Volunteer Firefighters Died Closing Floodgates


An example of a floodgate in Miyagi-ken, Japan.
Back on March 11, 2011, a total of 253 volunteer firefighters died when an earthquake-spawned tsunami devastated three prefectures along the northeast coast of Japan. But wasn’t known until recently, was that of those dead firefighters, at least 72 were in charge of closing floodgates or seawall gates in coastal areas, it has been learned.
What is ironic, is that these deaths occurred at the same time calls for a greater number of remote-operated floodgates were being requested, owing to the fact that the firefighters actually have to head to the coastal areas to close gates immediately after an earthquake – an obviously dangerous part of the job.
Despite the large number of deaths, government officials have only did they will consider revising the floodgate operations – not outright saying they will.
There are about 1,450 floodgates in Iwate-ken (Iwate Prefecture), Miyagi-ken (Miyagi Prefecture) and Fukushima-ken (Fukushima Prefecture), including some to prevent the inflow of seawater into rivers and seawall gates that will allow people to pass through.
According to the Fire and Disaster Management Agency of the Internal Affairs and Communications Ministry, 119 volunteer firefighters died or went missing in Iwate-ken, 107 in Miyagi-ken and 27 in Fukushima-ken.

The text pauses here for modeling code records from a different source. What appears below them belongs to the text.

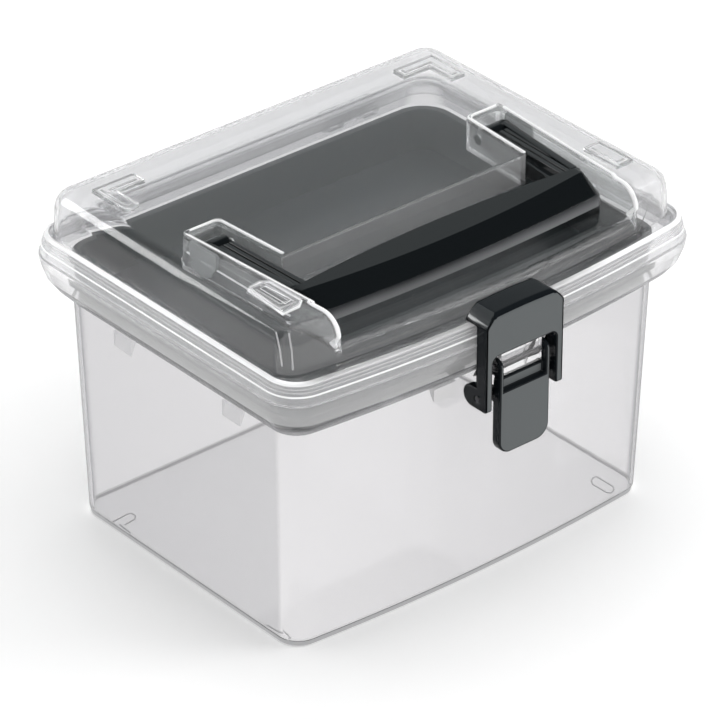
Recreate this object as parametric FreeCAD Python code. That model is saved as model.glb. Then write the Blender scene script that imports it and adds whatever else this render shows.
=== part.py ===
import FreeCAD
import Part
import math
import os
from FreeCAD import Vector

# A clear keeper case with a lift-out tray, a domed lid, a folding handle and a front latch.
# Millimetres. X runs along the front, -Y is the front, +Z is up, and the origin is the
# middle of the base on the table.

# Bin: outside half sizes at the foot and at the top of the plain wall
base_half_width = 109.0
base_back = 80.5
base_front = -86.0
base_front_radius = 1083.0
base_corner = 12.0
wall_half_width = 112.3
wall_back = 83.8
wall_front = -91.3
wall_front_radius = 850.0
wall_corner = 13.0
wall_top = 117.5
bin_wall = 2.0
bin_floor = 2.4
base_edge_radius = 2.0

# Rim: the widest line of the case, where the lid's skirt meets the bin
rim_half_width = 125.0
rim_back = 97.0
rim_front = -106.9
rim_front_radius = 794.0
rim_corner = 19.0
seat_height = 142.0
seat_width = 2.5
upstand_lean = 3.3
upstand_height = 7.4

# The bin swells from the wall to the rim: share of the width step, share of the height step
shoulder_shares = ((0.0, 0.0), (0.50, 0.29), (0.79, 0.52), (0.94, 0.78), (1.0, 0.96), (1.0, 1.0))

# Lid
lid_gap = 0.02
skirt_flare = 3.5
skirt_height = 10.7
skirt_wall = 2.1
lid_wall = 2.0
dome_side_inset = 3.0
dome_back_inset = 4.0
dome_front_inset = 7.0
dome_corner = 13.0
dome_draft = 1.6
dome_height = 22.3
dome_edge_radius = 10.0

# Handle: two arms that draw closer toward the front, joined by a hollow bar
handle_pivot_y = 2.8
handle_pivot_z = 167.2
handle_arm_inner = 78.2
handle_arm_width = 14.0
handle_taper_share = 0.06
handle_rib_width = 4.2
handle_arm_bottom = 161.6
handle_web_top = 169.8
handle_arm_top = 173.0
handle_lobe_radius = 5.6
handle_pin_radius = 2.5
bar_rear = -53.0
bar_rear_top = 172.6
bar_crown_y = -65.0
bar_crown_z = 171.6
bar_front = -75.5
bar_front_z = 162.6
bar_wall = 3.2

# Handle well, sunk in the dome: two arm slots joined by a finger space and the bar's seat
slot_outer_gap = 2.0
slot_inner_gap = 2.2
well_back = 11.0
plateau_front = -31.5
well_floor = 160.0
well_front_start = -78.0
well_front_radius = 6.0
bead_width = 1.8
bead_rise = 1.8
bead_front = -74.0

# Stacking pads on the dome
pad_rise = 2.2
pad_side_gap = 2.2
front_pad_width = 10.0
front_pad_back = -46.5
front_pad_length = 23.0
back_pad_x = 103.5
back_pad_y = 70.0
back_pad_length = 24.5
back_pad_arm = 8.5

# Tray
tray_top = 142.0
tray_bottom = 115.0
tray_floor_under = 119.4
tray_wall = 1.7
tray_top_inset = 0.8
tray_corner = 15.0
tray_foot_inset = 4.2
tray_foot_corner = 11.0
tray_lip_width = 2.0
tray_lip_height = 1.8
tray_notch_x = 54.0
tray_notch_width = 11.0
tray_notch_reach = 35.0
tray_notch_roof = 0.4

# Ribs inside the bin that carry the tray
rib_width = 13.0
rib_reach = 4.2
rib_height = 9.0
rib_side_y = 40.0
rib_front_x = 26.0

# Rear hinge
hinge_reach = 5.0
hinge_radius = 4.0
hinge_pin_radius = 1.5
hinge_side_offset = 65.0
hinge_leaf = 9.0
hinge_middle = 13.0
hinge_side_gap = 0.3
hinge_web = 3.6

# Latch: distances forward of the rim's front, then heights
lever_face_reach = 8.0
hook_face_reach = 7.5
block_reach = 5.3
lever_axis_reach = 3.3
hook_axis_reach = 1.5
hook_cheek_reach = 0.5
hook_lip_depth = 7.3
hook_lobe_depth = 8.1
lever_axis_z = 129.9
hook_axis_z = 115.3
lever_pin_radius = 1.3
hook_pin_radius = 1.5
block_side_gap = 0.5
block_bottom = 124.2
block_top = 137.3
block_heel = 7.5
block_flat = 3.5
lever_half_width = 15.1
lever_rail = 2.3
lever_thick = 5.3
lever_bottom = 84.4
lever_tab_top = 118.0
lever_bar_top = 123.6
lever_lug_radius = 3.9
lever_corner = 7.0
hook_half_width = 23.3
hook_cheek = 4.0
hook_plate = 2.6
hook_lip = 3.0
hook_head_top = 160.6
hook_head_plate = 3.4
hook_head_radius = 3.0
hook_window_top = 137.8
hook_window_corner = 3.5
hook_bottom = 110.0
hook_lobe_top = 121.1
hook_corner = 6.5
latch_gap = 0.5

# Fits
running_clearance = 0.08
press_clearance = 0.02
cut_overrun = 4.0
edge_match = 0.01

# Places that follow from the values above
hinge_axis_y = rim_back + hinge_reach
hinge_start = rim_half_width - hinge_side_offset
lever_face = rim_front - lever_face_reach
lever_axis_y = rim_front - lever_axis_reach
hook_face = rim_front - hook_face_reach
hook_axis_y = rim_front - hook_axis_reach
hook_cheek_back = rim_front - hook_cheek_reach
hook_lip_back = rim_front + hook_lip_depth
hook_lobe_back = rim_front + hook_lobe_depth
block_front = rim_front - block_reach
block_half_width = lever_half_width - lever_rail - block_side_gap
handle_arm_outer = handle_arm_inner + handle_arm_width
well_half_width = handle_arm_outer + slot_outer_gap
plateau_half_width = handle_arm_inner - slot_inner_gap
lid_top_height = seat_height + skirt_height
dome_top_height = lid_top_height + dome_height


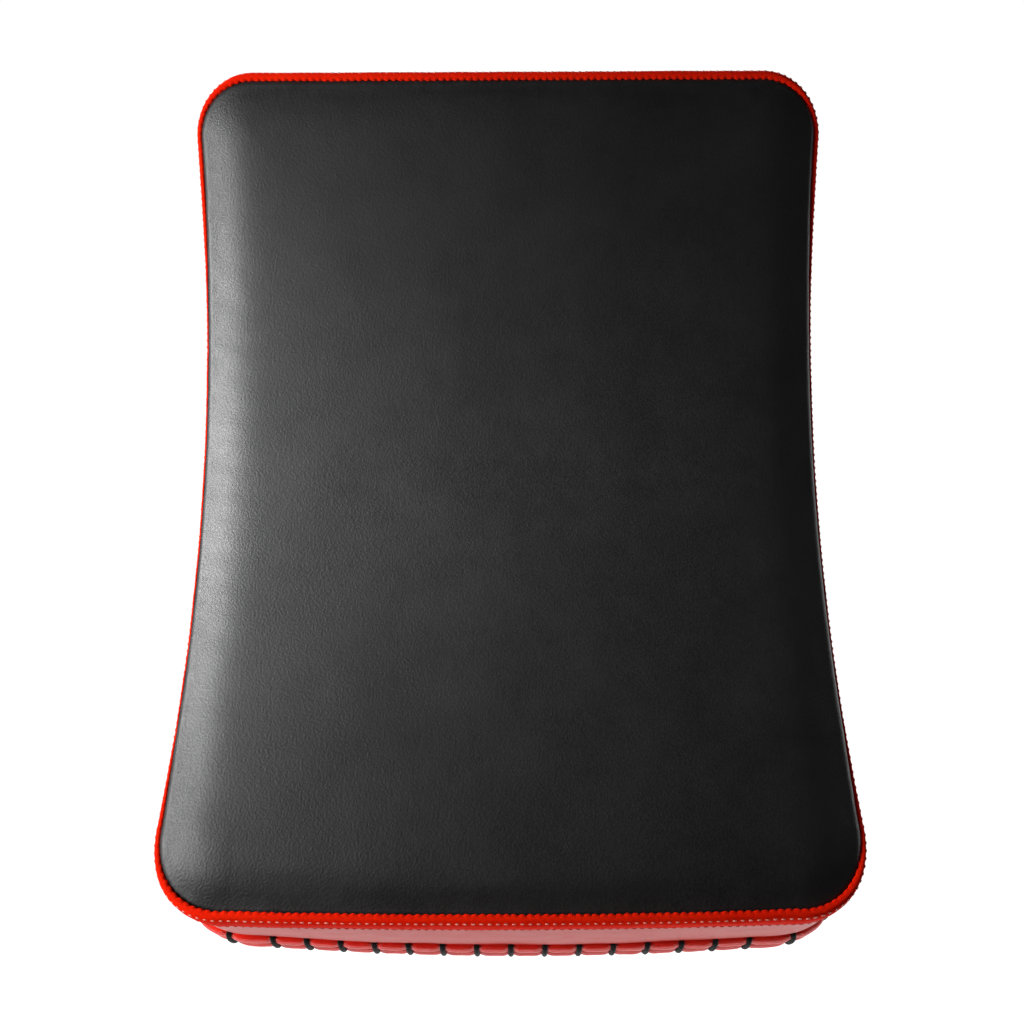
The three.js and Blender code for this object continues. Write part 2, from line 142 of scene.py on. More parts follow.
def outline(u):
    """The outline's points and outward normals, u metres round from the bottom's middle, +x side first."""
    half_width, half_length = PAD_WIDTH / 2, PAD_LENGTH / 2
    radii = [BOTTOM_CORNER, TOP_CORNER, TOP_CORNER, BOTTOM_CORNER]
    signs = [(1, -1), (1, 1), (-1, 1), (-1, -1)]
    x, s, nx, ns = np.zeros((4, len(u)))
    u = np.mod(u, OUTLINE)
    begin, place = 0.0, np.array([0.0, -half_length])
    for i in range(5):
        angle = math.radians(90 * i - 90)
        normal = np.array([math.cos(angle), math.sin(angle)])
        if i < 4:
            radius = radii[i]
            centre = np.array(signs[i]) * [half_width - radius, half_length - radius]
        else:
            radius, centre = 0.0, np.array([0.0, -half_length])
        corner_start = centre + normal * radius
        length = np.linalg.norm(corner_start - place)
        on = (u >= begin) & (u <= begin + length)
        share = (u[on] - begin) / max(length, 1e-9)
        x[on], s[on] = (place[:, None] + (corner_start - place)[:, None] * share)
        nx[on], ns[on] = normal
        begin += length
        if i < 4:
            quarter = radius * math.pi / 2
            on = (u > begin) & (u < begin + quarter)
            turn = angle + (u[on] - begin) / radius
            nx[on], ns[on] = np.cos(turn), np.sin(turn)
            x[on], s[on] = centre[0] + radius * nx[on], centre[1] + radius * ns[on]
            begin += quarter
            place = centre + radius * np.array([math.cos(angle + math.pi / 2), math.sin(angle + math.pi / 2)])
    return x, s, nx, ns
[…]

Of these, 59 and 13 were in charge of closing gates in Iwate-ken and Miyagi-ken, respectively, according to a Yomiuri Shimbun survey of the municipalities and firefighting agencies concerned.
Within six municipalities in Fukushima-ken, the gate closing was a job sub-contracted to private companies and citizen groups. A local resident of Namiemachi in the prefecture died after he went out to close a floodgate. But firefighters were responsible for other floodgate closures.
According to the municipalities concerned and the Fire and Disaster Management Agency, volunteer firefighters were also swept away while guiding the evacuation of residents or while in transit after finishing gate-closing operations. However, the agency says more firefighters were lost at these times than while closing gates.
There are about 600 floodgates and seawall gates under the administration of the Iwate-ken government, however only 33 can be remotely operated. But some volunteer firefighters still had to go to and close the floodgates after the earthquake damaged the power to them.
Part of the problem is that there were delays i closing the gates owing to the fact that some local residents were still attempting to cross through the gates after having turned back to fetch personal items.
In Ishinomaki, Miyagi-ken, four volunteer firefighters were trying to close the floodgates but fled when it became obvious they were too late. Three of them died (or are presumed missing – and after this length of time... they are dead).
According to the Yomiuri Shimbun, volunteer firefighters are classified as irregular local government officials, and many have regular jobs. Their average annual allowance was a mere ¥25,475 (~Cdn/US $337.00) as of 2008.
There were slightly more than 880,000 volunteer firefighters in 2010, a drop of 67,000 from 2000.
According to the Land, Infrastructure, Transport and Tourism Ministry, there were 25,463 floodgates and seawall gates at least two meters wide at seaports and elsewhere across the country as of March last year. Of these, just 742 units, or about three percent, could be remotely controlled, the ministry said.
The ministry will ask each prefecture to increase the number of remotely controlled floodgates and seawall gates while inspecting how the gates have been used and administered. Based on its findings, the ministry will decide on the order in which gates should be closed after an earthquake, and study a plan to keep shut at ordinary times gates that do not need to remain open.
Another factor that increased the death toll among volunteer firefighters was the fact that many did not possess wireless equipment (radios or walkie-talkies), the Fire and Disaster Management Agency said, and were unable to get any updates on the height of the approaching tsunami.